**Exercise prompt**
Write out the listing in full, matching it word for word.

**Recorded data**

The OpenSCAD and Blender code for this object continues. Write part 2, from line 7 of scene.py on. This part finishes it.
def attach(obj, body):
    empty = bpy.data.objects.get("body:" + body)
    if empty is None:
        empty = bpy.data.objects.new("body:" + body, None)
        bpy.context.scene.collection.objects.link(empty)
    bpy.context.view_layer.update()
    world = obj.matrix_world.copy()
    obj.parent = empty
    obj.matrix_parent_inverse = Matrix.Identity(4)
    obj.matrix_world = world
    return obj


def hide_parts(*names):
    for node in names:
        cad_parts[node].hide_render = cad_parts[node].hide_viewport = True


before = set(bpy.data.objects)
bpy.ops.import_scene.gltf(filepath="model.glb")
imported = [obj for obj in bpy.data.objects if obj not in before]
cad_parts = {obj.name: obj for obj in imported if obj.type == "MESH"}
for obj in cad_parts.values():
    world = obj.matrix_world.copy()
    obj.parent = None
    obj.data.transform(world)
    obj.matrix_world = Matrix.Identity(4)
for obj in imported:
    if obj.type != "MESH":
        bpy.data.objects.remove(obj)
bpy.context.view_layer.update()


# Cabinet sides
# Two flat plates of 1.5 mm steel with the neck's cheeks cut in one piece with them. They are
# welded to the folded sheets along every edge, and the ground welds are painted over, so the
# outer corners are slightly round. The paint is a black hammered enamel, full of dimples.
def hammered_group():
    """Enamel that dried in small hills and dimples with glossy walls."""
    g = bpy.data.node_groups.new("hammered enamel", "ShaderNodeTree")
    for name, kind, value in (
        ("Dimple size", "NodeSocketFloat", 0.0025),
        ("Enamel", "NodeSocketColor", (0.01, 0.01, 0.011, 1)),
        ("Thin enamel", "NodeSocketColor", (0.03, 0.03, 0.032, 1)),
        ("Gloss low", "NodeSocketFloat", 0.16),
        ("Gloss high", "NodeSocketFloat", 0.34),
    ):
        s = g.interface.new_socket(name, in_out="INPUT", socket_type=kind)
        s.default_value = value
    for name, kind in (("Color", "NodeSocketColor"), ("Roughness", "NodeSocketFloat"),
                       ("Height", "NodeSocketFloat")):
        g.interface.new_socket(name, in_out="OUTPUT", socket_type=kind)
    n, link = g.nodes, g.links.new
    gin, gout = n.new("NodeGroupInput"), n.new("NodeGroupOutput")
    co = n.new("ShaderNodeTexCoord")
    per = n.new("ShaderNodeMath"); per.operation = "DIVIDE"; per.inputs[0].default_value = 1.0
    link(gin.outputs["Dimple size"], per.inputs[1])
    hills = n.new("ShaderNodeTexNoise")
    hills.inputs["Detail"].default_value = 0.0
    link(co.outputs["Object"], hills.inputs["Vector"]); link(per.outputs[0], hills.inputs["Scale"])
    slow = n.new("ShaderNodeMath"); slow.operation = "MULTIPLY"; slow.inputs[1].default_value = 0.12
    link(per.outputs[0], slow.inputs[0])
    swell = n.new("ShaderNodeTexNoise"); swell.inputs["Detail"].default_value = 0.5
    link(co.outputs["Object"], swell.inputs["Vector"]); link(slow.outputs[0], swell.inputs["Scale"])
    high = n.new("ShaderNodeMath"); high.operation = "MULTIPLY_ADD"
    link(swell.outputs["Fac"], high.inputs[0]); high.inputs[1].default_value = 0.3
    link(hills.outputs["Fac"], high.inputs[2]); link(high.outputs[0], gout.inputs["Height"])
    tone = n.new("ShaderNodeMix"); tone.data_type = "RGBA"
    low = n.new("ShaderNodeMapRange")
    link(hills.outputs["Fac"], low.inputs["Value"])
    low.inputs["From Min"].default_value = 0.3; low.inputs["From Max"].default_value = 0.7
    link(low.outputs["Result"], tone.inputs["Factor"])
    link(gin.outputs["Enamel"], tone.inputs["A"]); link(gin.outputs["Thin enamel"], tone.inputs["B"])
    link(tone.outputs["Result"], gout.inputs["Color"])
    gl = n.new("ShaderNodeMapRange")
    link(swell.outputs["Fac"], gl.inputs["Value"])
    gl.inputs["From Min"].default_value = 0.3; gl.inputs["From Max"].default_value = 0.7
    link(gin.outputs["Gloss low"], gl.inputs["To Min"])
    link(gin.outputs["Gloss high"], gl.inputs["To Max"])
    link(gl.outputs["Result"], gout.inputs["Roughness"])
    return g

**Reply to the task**
The OpenSCAD and Blender code for this object continues. Write part 2, from line 7 of scene.py on. This part finishes it.
def attach(obj, body):
    empty = bpy.data.objects.get("body:" + body)
    if empty is None:
        empty = bpy.data.objects.new("body:" + body, None)
        bpy.context.scene.collection.objects.link(empty)
    bpy.context.view_layer.update()
    world = obj.matrix_world.copy()
    obj.parent = empty
    obj.matrix_parent_inverse = Matrix.Identity(4)
    obj.matrix_world = world
    return obj


def hide_parts(*names):
    for node in names:
        cad_parts[node].hide_render = cad_parts[node].hide_viewport = True


before = set(bpy.data.objects)
bpy.ops.import_scene.gltf(filepath="model.glb")
imported = [obj for obj in bpy.data.objects if obj not in before]
cad_parts = {obj.name: obj for obj in imported if obj.type == "MESH"}
for obj in cad_parts.values():
    world = obj.matrix_world.copy()
    obj.parent = None
    obj.data.transform(world)
    obj.matrix_world = Matrix.Identity(4)
for obj in imported:
    if obj.type != "MESH":
        bpy.data.objects.remove(obj)
bpy.context.view_layer.update()


# Cabinet sides
# Two flat plates of 1.5 mm steel with the neck's cheeks cut in one piece with them. They are
# welded to the folded sheets along every edge, and the ground welds are painted over, so the
# outer corners are slightly round. The paint is a black hammered enamel, full of dimples.
def hammered_group():
    """Enamel that dried in small hills and dimples with glossy walls."""
    g = bpy.data.node_groups.new("hammered enamel", "ShaderNodeTree")
    for name, kind, value in (
        ("Dimple size", "NodeSocketFloat", 0.0025),
        ("Enamel", "NodeSocketColor", (0.01, 0.01, 0.011, 1)),
        ("Thin enamel", "NodeSocketColor", (0.03, 0.03, 0.032, 1)),
        ("Gloss low", "NodeSocketFloat", 0.16),
        ("Gloss high", "NodeSocketFloat", 0.34),
    ):
        s = g.interface.new_socket(name, in_out="INPUT", socket_type=kind)
        s.default_value = value
    for name, kind in (("Color", "NodeSocketColor"), ("Roughness", "NodeSocketFloat"),
                       ("Height", "NodeSocketFloat")):
        g.interface.new_socket(name, in_out="OUTPUT", socket_type=kind)
    n, link = g.nodes, g.links.new
    gin, gout = n.new("NodeGroupInput"), n.new("NodeGroupOutput")
    co = n.new("ShaderNodeTexCoord")
    per = n.new("ShaderNodeMath"); per.operation = "DIVIDE"; per.inputs[0].default_value = 1.0
    link(gin.outputs["Dimple size"], per.inputs[1])
    hills = n.new("ShaderNodeTexNoise")
    hills.inputs["Detail"].default_value = 0.0
    link(co.outputs["Object"], hills.inputs["Vector"]); link(per.outputs[0], hills.inputs["Scale"])
    slow = n.new("ShaderNodeMath"); slow.operation = "MULTIPLY"; slow.inputs[1].default_value = 0.12
    link(per.outputs[0], slow.inputs[0])
    swell = n.new("ShaderNodeTexNoise"); swell.inputs["Detail"].default_value = 0.5
    link(co.outputs["Object"], swell.inputs["Vector"]); link(slow.outputs[0], swell.inputs["Scale"])
    high = n.new("ShaderNodeMath"); high.operation = "MULTIPLY_ADD"
    link(swell.outputs["Fac"], high.inputs[0]); high.inputs[1].default_value = 0.3
    link(hills.outputs["Fac"], high.inputs[2]); link(high.outputs[0], gout.inputs["Height"])
    tone = n.new("ShaderNodeMix"); tone.data_type = "RGBA"
    low = n.new("ShaderNodeMapRange")
    link(hills.outputs["Fac"], low.inputs["Value"])
    low.inputs["From Min"].default_value = 0.3; low.inputs["From Max"].default_value = 0.7
    link(low.outputs["Result"], tone.inputs["Factor"])
    link(gin.outputs["Enamel"], tone.inputs["A"]); link(gin.outputs["Thin enamel"], tone.inputs["B"])
    link(tone.outputs["Result"], gout.inputs["Color"])
    gl = n.new("ShaderNodeMapRange")
    link(swell.outputs["Fac"], gl.inputs["Value"])
    gl.inputs["From Min"].default_value = 0.3; gl.inputs["From Max"].default_value = 0.7
    link(gin.outputs["Gloss low"], gl.inputs["To Min"])
    link(gin.outputs["Gloss high"], gl.inputs["To Max"])
    link(gl.outputs["Result"], gout.inputs["Roughness"])
    return g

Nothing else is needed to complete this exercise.